Either way our not so certain certainties come back to bite us, right on the ass while our pants are down and we aren’t looking because we were texting or planning our awesomely clear and certain futures.

Monday, April 11, 2011

Think Mean Thoughts

Recently I was watching a rerun of “The Sopranos”. It was the episode where Tony finds out his mother has passed away and he ends up confessing to his therapist that he not only felt relief that she was dead, but that he had wished that she would die. And he went on about how that makes him a horrible son. But if you have watched the Sopranos at all you know that Mama Soprano was no saint and I actually could understand why Tony would just want her out of his life for good. (She actually wished herself dead a lot too. “I wish the lord would take me now.”)

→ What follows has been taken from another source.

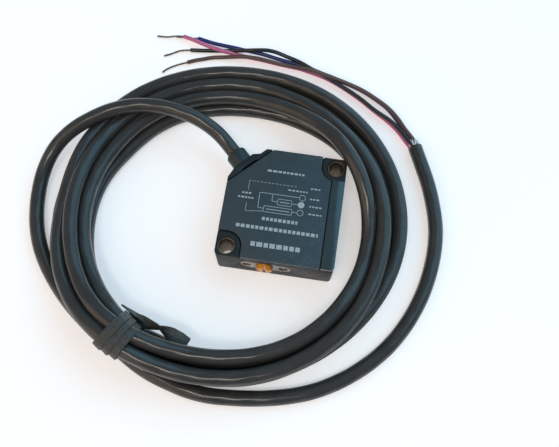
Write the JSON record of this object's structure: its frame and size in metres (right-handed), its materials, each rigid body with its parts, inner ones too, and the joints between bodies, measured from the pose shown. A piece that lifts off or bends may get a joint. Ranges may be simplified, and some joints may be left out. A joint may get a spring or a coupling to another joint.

It reminded me of a conversation I was having with a friend where I wished some misfortune on someone and just couldn’t be bothered feeling bad about it. Maybe some of us do this kind of thing all the time but I have always been a “live and let live”, “the best revenge is living well” kind of person. But after an exercise of thinking about some of the people that have wronged me or just irritate me and thinking of all the negative things I could wish for them I realized I felt better. I did it with a friend, it was funny, it made me laugh and I felt lighter after just spewing the meanness that I never really allowed myself to think about. And after that I still know that I’m the same “live and let live”, “the best revenge is living well” kind of person. I am now concluding that wishing negative things for people you don’t like can be personally rewarding from time to time. Go ahead and try it. Does wishing bad on someone else mean bad things will happen to you? Does wishing well for others bring you lots of good things? I call bullshit. What proof do we have of any of this?

Back in the day Camron had a song called “Hate Music” that might help get you started. Some of the lyrics are

“I hope your girl get AIDS, your brother crash and dash Or your mother die, and your sister is a topless dancer No answer, glaucoma, and your pops got cancer”

 Oooph! That’s rough! You might wanna start a little lighter than that if you are new to this.